Bryson: Only author to put more than two books on the list.

The preeminent bard of genial travel laughs embarks on a 38-state tour in search of the vanishing small town America of his youth … in his mother’s aging Chevy Chevette.

The endorsement

“Early Bryson just kills me. Love his line about living in London, the weather there: ‘It was like living inside Tupperware.’ ‘Neither Here nor There: Travels in Europe’ is also excellent … just about any Bryson, really.” – Mary Roach, author of “Stiff” and “Gulp.”

The funny

“As I always used to tell Thomas Wolfe, there are three things you just can’t do in life.

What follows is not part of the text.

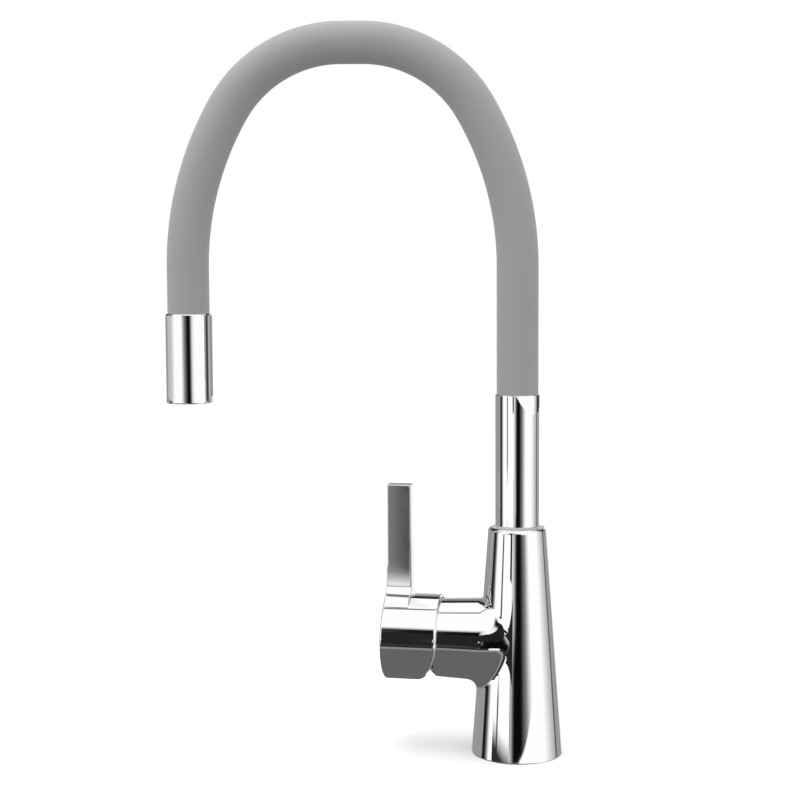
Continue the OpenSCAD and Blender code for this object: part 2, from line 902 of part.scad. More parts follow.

You can’t beat the phone company, you can’t make a waiter see you until he’s ready to see you and you can’t go home again.”

12. ‘Coasting’ (1999)

By Dick Flinthart

The trip

A swaggering travel guide that takes in the good, the bad and the malignant features of 2,800 kilometers of Australia’s East Coast.

The funny endorsement

“My fave travel book is Dirk Flinthart’s ‘Coasting,’ a sort of surf and drugs tour of eastern Australia. It was publicly burned by the mayor of Mackay, or maybe Townsville. Possibly both. I seem to recall the entry for Ipswich, my old hometown, was something like, ‘Don’t. Just don’t. They all play banjo with their toes out there.” – John Birmingham, author of “He Died With a Felafel in his Hand” and “The Tasmanian Babes Fiasco.”